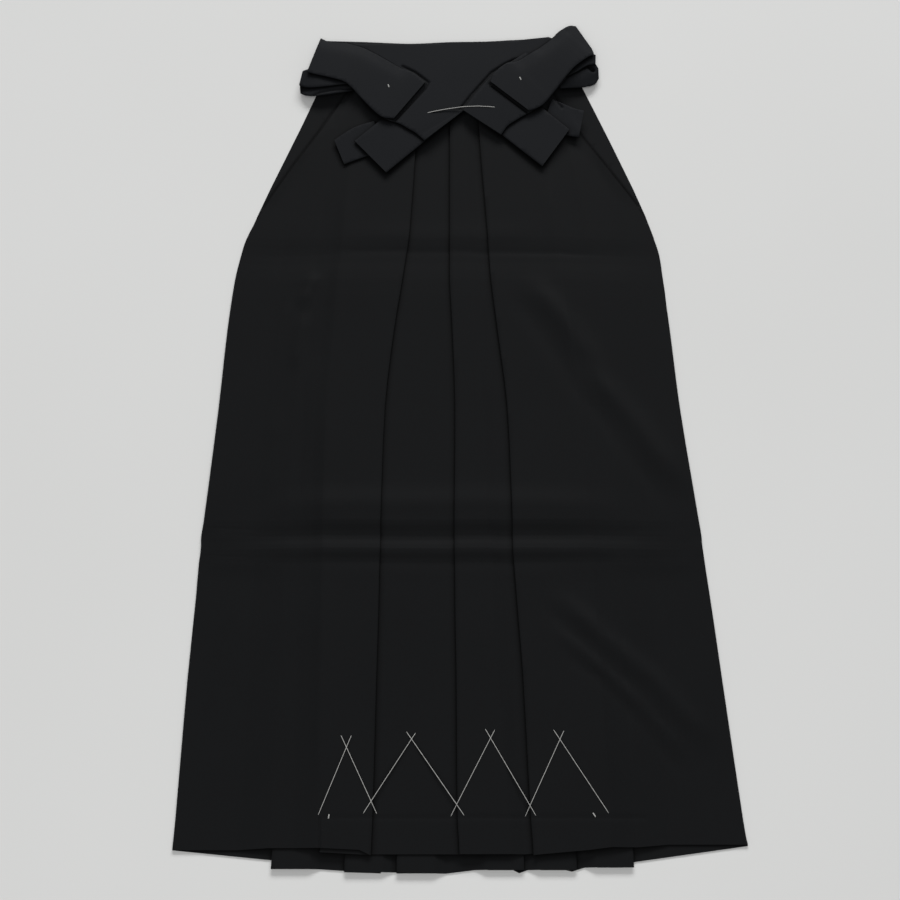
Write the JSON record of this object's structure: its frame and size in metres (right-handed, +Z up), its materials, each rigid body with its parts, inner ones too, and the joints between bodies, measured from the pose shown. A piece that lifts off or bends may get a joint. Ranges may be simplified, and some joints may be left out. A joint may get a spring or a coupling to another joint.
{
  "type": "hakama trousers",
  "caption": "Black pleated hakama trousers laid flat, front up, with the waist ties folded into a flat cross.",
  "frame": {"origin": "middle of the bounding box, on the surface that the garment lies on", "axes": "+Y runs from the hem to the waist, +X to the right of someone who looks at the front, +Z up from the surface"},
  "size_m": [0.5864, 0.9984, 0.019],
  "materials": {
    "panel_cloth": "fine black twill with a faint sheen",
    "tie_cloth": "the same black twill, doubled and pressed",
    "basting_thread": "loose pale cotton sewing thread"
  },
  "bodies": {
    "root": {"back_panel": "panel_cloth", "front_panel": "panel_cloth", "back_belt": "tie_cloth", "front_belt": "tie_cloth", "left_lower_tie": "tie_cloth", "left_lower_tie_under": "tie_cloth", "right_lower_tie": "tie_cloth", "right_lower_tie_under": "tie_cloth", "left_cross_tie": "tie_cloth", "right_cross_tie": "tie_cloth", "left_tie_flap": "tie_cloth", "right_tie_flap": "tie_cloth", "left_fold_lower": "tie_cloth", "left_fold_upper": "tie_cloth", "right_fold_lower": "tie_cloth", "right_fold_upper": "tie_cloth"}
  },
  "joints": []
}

----

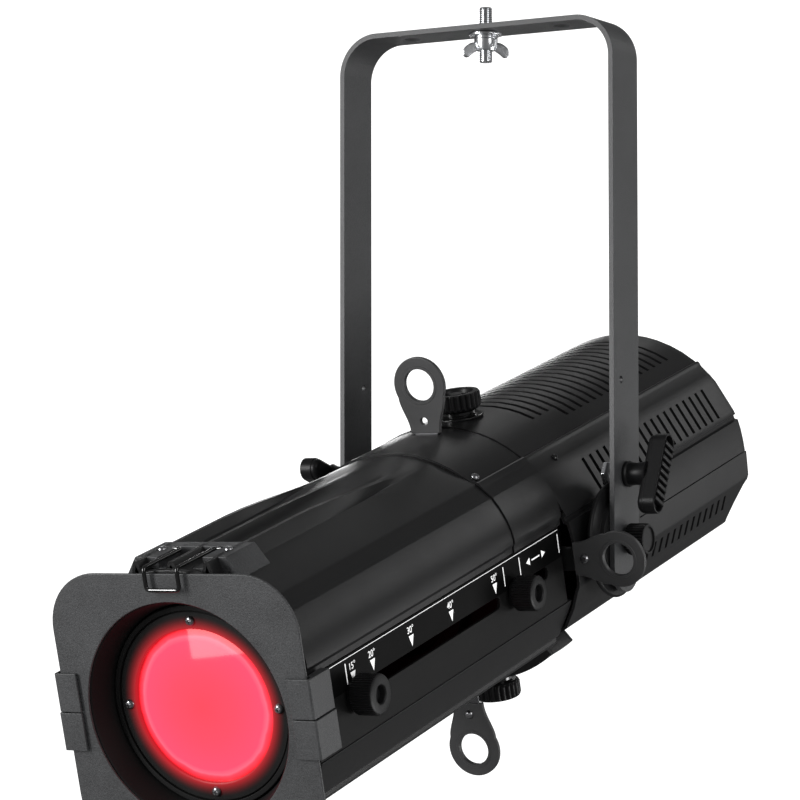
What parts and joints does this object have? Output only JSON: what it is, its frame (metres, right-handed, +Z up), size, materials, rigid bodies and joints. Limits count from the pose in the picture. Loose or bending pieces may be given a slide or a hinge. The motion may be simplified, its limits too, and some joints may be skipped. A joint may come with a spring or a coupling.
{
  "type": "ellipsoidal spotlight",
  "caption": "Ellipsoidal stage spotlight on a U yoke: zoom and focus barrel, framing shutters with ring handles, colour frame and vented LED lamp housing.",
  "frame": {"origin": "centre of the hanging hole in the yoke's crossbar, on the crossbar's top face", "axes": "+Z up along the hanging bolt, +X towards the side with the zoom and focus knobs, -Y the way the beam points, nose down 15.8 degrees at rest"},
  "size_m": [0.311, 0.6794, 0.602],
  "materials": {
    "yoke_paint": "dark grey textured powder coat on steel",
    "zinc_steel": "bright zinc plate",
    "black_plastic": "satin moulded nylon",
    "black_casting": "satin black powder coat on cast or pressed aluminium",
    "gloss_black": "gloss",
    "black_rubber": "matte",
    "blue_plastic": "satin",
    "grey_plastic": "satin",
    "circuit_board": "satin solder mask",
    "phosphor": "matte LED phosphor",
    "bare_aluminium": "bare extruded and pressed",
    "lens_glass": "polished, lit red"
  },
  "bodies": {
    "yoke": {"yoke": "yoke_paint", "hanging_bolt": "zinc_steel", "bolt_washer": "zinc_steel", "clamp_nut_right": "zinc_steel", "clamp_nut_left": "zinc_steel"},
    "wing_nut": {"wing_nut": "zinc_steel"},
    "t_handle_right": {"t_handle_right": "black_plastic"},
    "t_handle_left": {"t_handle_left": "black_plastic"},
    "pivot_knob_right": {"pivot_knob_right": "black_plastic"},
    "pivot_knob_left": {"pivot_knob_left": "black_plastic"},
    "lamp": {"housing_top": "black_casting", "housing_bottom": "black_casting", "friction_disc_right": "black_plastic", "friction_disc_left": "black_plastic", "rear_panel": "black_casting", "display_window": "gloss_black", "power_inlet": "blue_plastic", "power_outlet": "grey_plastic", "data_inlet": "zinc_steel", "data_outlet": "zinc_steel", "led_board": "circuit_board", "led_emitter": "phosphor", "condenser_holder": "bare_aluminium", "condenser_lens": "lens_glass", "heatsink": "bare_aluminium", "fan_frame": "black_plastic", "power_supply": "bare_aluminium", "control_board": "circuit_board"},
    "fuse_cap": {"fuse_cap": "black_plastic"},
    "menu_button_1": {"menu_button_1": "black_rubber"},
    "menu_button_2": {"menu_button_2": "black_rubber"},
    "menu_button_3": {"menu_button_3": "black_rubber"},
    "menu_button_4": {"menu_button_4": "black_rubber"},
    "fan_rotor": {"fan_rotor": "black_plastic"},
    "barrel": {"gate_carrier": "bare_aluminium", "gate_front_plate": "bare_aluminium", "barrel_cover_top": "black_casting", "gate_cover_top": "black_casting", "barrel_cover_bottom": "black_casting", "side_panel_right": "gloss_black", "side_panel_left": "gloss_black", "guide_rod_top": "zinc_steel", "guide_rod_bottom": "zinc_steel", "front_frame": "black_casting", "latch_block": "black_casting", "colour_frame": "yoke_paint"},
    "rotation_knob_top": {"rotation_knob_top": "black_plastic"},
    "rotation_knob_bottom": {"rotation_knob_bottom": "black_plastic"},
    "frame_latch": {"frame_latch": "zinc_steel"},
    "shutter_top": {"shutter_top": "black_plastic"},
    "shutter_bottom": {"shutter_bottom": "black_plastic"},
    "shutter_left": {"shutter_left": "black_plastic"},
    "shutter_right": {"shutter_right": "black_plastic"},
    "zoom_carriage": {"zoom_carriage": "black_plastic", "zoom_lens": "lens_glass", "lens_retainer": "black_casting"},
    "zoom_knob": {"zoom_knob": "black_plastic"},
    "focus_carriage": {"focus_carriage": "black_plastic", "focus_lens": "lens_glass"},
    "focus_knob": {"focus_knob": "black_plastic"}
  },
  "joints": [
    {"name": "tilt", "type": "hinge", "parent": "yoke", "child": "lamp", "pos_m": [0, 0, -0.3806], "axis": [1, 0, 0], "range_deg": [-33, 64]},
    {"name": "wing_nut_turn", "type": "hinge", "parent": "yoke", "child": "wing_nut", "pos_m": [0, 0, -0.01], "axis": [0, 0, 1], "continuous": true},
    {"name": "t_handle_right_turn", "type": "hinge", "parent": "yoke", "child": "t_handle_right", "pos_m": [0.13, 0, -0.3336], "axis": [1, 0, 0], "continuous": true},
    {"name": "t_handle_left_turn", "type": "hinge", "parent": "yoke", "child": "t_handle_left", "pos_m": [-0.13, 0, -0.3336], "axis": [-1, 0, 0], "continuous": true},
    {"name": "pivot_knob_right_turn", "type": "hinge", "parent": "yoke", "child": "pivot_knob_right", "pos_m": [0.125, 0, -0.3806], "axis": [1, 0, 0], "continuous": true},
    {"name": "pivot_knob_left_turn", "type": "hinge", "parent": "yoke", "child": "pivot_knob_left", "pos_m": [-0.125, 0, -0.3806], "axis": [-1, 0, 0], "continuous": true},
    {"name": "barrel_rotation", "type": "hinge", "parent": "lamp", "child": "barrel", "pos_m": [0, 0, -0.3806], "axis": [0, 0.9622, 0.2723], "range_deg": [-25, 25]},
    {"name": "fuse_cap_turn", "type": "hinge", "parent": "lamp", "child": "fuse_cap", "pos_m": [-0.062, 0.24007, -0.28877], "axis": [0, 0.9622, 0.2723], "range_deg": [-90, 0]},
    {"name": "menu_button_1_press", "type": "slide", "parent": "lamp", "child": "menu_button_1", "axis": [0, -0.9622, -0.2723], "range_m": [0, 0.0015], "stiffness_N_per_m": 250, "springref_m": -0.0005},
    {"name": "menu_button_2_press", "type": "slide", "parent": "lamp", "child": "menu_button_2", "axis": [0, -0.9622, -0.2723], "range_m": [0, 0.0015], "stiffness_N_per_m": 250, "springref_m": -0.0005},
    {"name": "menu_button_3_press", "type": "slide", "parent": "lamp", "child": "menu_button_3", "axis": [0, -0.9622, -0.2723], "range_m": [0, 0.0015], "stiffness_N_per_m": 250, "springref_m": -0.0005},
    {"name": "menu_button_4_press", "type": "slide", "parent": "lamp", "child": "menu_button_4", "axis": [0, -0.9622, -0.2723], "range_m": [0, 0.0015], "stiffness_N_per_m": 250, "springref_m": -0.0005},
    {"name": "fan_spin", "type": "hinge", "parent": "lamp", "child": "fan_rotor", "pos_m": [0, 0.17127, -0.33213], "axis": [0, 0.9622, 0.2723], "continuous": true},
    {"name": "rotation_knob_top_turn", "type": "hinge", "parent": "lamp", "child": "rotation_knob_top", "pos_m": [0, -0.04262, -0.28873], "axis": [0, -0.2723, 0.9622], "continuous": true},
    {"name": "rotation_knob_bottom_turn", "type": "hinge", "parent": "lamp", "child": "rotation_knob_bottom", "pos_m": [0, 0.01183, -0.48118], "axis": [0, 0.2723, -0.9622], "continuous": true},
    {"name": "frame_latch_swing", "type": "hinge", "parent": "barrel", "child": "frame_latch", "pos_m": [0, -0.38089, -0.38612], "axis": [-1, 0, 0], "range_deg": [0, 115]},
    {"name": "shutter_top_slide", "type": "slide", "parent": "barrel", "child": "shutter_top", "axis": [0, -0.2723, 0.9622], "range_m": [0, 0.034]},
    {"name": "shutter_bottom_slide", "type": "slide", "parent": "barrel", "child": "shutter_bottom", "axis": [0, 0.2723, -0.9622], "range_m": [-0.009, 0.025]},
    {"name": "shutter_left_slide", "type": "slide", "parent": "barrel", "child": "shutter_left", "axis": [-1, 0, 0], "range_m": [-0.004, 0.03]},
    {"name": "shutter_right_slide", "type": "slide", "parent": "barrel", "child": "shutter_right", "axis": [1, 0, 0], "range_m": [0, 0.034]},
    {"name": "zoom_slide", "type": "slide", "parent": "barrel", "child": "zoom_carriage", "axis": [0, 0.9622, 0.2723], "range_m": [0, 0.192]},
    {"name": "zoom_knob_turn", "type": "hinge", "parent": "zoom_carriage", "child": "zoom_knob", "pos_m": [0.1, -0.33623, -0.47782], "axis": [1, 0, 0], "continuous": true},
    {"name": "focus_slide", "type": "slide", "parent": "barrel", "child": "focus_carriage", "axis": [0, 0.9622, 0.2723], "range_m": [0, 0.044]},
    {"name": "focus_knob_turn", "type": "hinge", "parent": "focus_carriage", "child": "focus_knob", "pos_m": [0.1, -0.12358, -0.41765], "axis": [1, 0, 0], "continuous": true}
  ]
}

----

### [AIM OF THE TASK]
List the lines of the material in which the word "object" occurs.

### [ANSWER TO THE PROBLEM]
Write the JSON record of this object's structure: its frame and size in metres (right-handed, +Z up), its materials, each rigid body with its parts, inner ones too, and the joints between bodies, measured from the pose shown. A piece that lifts off or bends may get a joint. Ranges may be simplified, and some joints may be left out. A joint may get a spring or a coupling to another joint.
What parts and joints does this object have? Output only JSON: what it is, its frame (metres, right-handed, +Z up), size, materials, rigid bodies and joints. Limits count from the pose in the picture. Loose or bending pieces may be given a slide or a hinge. The motion may be simplified, its limits too, and some joints may be skipped. A joint may come with a spring or a coupling.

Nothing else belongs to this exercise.